In line with the trends in activity and new orders, latest data showed a decline in constructors’ buying levels in November. The fall, which followed broadly no change in purchasing activity the month before, was only marginal, however.
Construction sector employment, on the other hand, continued to rise. The rate of job creation was quicker than those seen in September and October, though it remained only modest overall and weaker than the trend immediately prior to the pandemic.
Lastly, November saw a deterioration in constructors’ expectations for activity over the next 12 months. Confidence slipped to its lowest level since June, weighed on by concerns about the effects of higher prices, lingering supply chain issues, and the direction of the pandemic.
Commenting on the latest survey results, Phil Smith, Economics Associate Director at IHS Markit, said, “Latest PMI data pointed to an underwhelming performance from the German construction sector in November, with activity remaining subdued and the decline in new orders even gathering pace amid multiple headwinds.
“Constructors continue to contend with capacity constraints, including supply bottlenecks which are pushing up costs and prices, thereby making it more difficult for businesses to secure new work. The fourth wave of COVID was reported to be another factor weighing on activity, with some firms indicating that illness, testing and vaccinations had compounded staff shortages.
“Efforts to try to address capacity issues saw constructors raise employment for a third successive month.
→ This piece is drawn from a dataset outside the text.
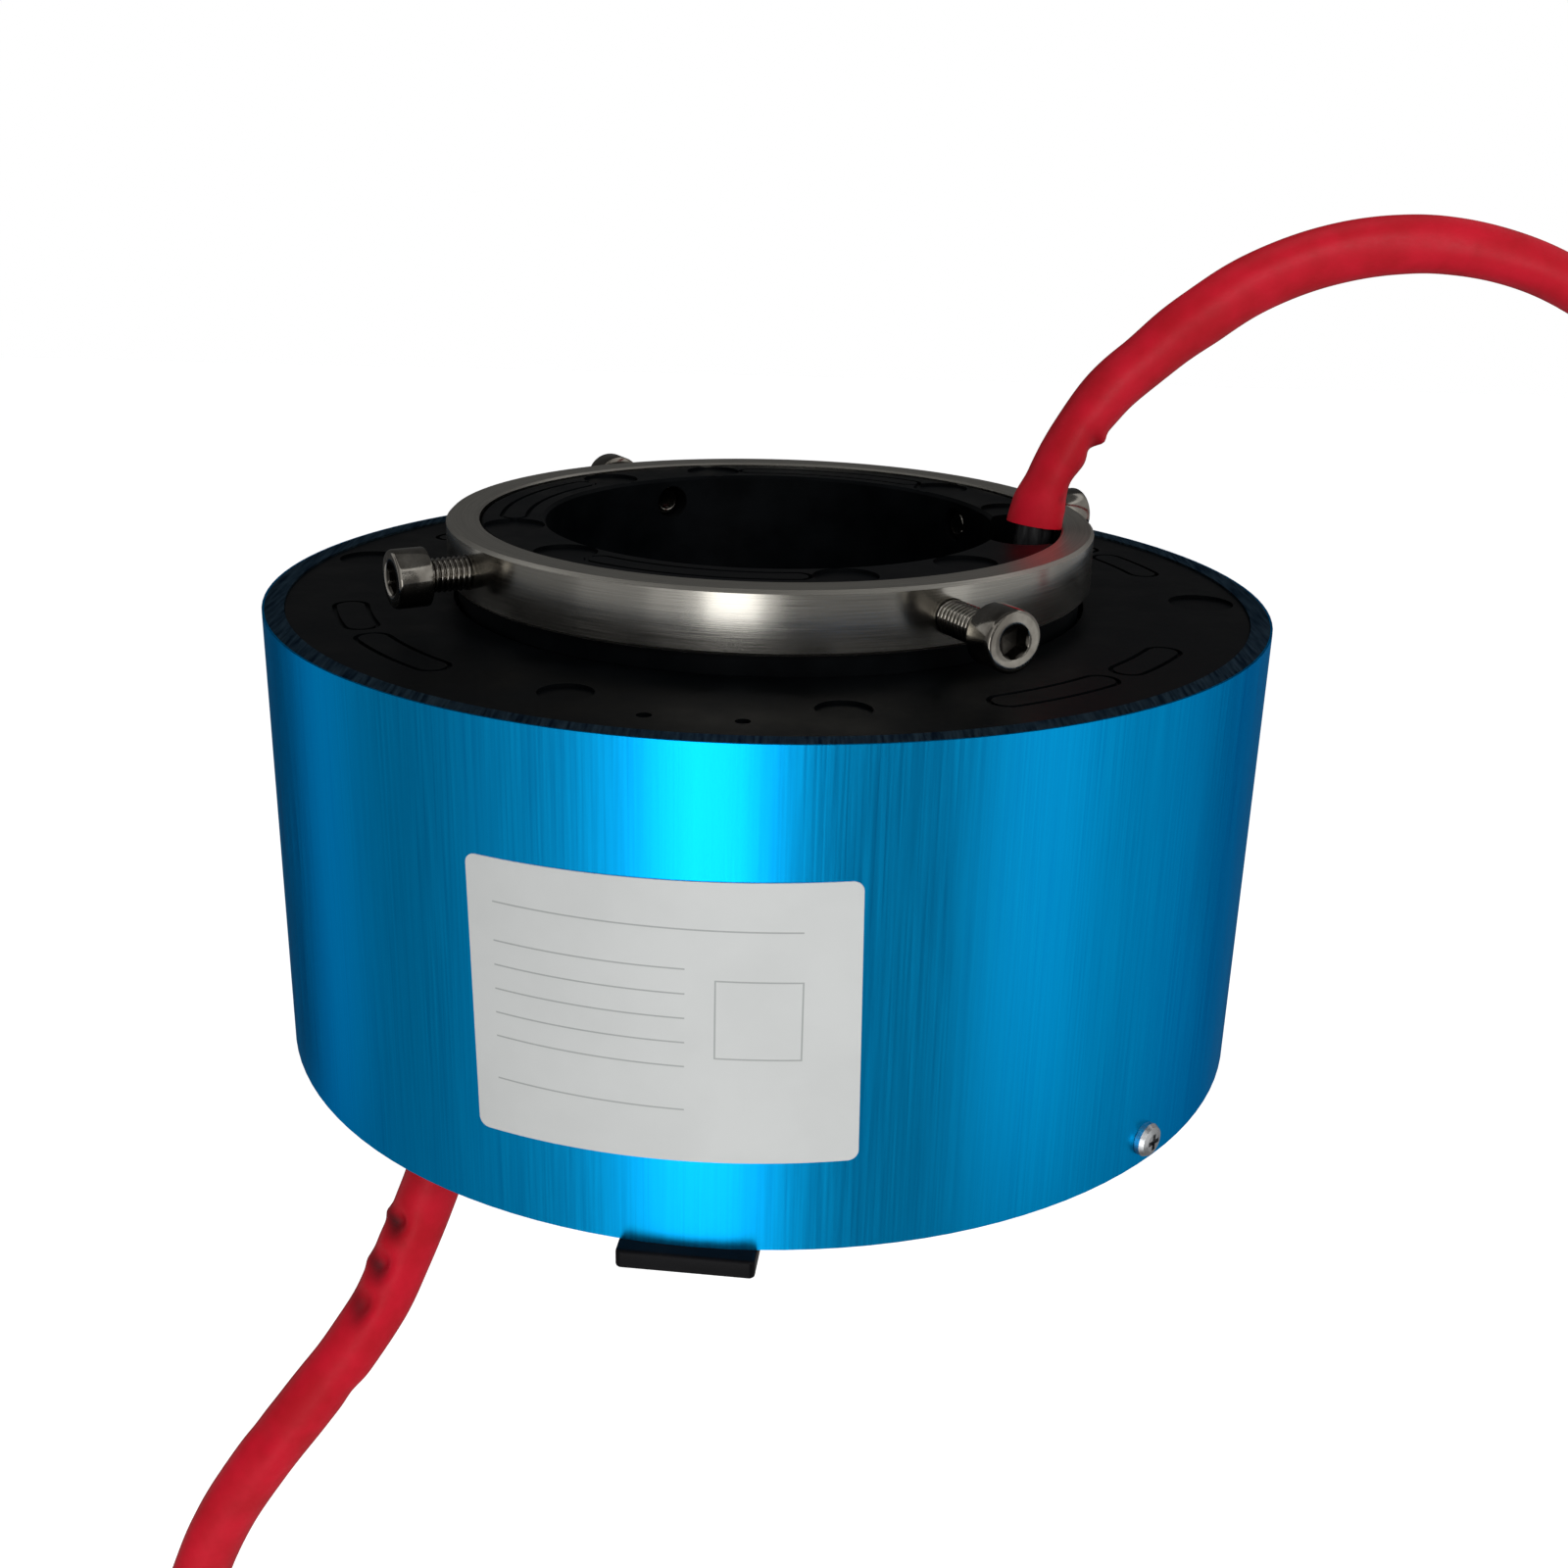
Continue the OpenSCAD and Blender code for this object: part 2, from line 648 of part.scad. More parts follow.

Nevertheless, the survey once again highlighted that there remained a distinct lack of available subcontractors across the sector, which not only constrained activity but also added to cost pressures as rates continued to soar.
“Business confidence in the construction sector has taken a knock, dropping to the lowest for five months, with lingering worries about material shortages and rising costs being exacerbated by concerns over the direction of the pandemic.”